Risks and caveats: Where data unification fails in the real world

1) You unify only marketing data, not cost data.
This creates a beautiful ROAS machine that can still lose money.

2) Identity resolution becomes guesswork.
If you cannot connect orders, customers, and events reliably, your model becomes a story.

3) Teams keep using platform dashboards as the “real” truth.
You will end up with two realities and political decisions.

4) You build a warehouse but skip data testing and governance.
Bad joins and silent nulls destroy trust fast. Once trust is gone, adoption dies.

5) You optimize for “more data” instead of “decision-ready data.”
A warehouse is not valuable because it is big. It is valuable because it reduces uncertainty.

FAQs

How do you unify marketing data from Shopify, Amazon, and Meta?

Unify it by centralizing raw exports or APIs into a warehouse, then modeling shared entities like SKU, order, customer, and channel. The key is setting definitions first, especially for revenue, returns, and cost. Without that, the warehouse just produces cleaner disagreements.

What are the benefits of a centralized data lake for ecommerce?

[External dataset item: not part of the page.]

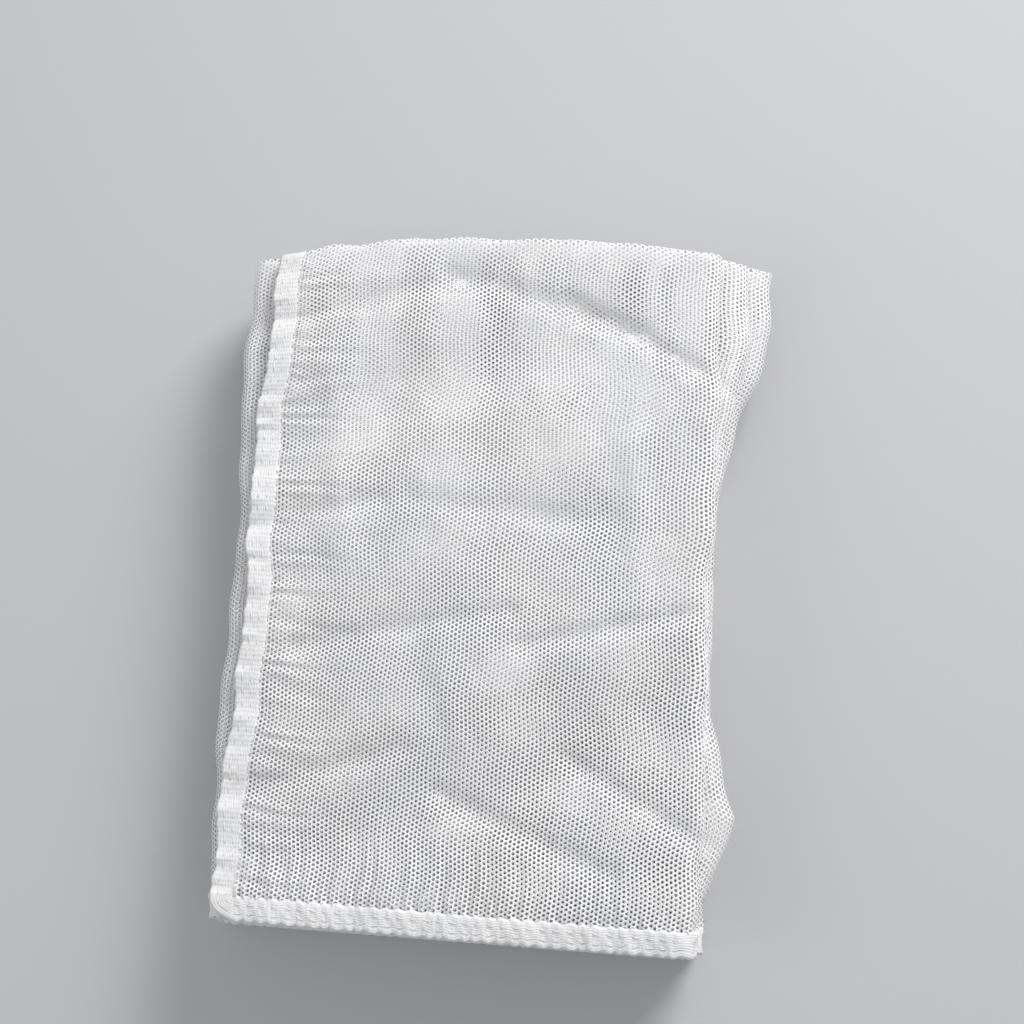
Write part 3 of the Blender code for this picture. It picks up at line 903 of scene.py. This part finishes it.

A data lake gives you a centralized repository that can store data from many sources at scale and support different analytics workloads.
For ecommerce, that means you can retain raw Amazon, Shopify, and ad platform data for reprocessing as definitions evolve.

Is a data lake the same as a data warehouse?

No. A data warehouse is optimized for querying and analysis across integrated sources.
Many teams store raw data in a lake-like layer, then publish modeled tables in a warehouse layer for reporting.

What is the fastest way to make unification useful for paid media?

Start with profitability tables by SKU, channel, and campaign, refreshed at least daily. Then connect server-side conversion data where signal quality affects optimization, such as Meta Conversions API. Speed matters because delayed clarity turns scaling into guesswork.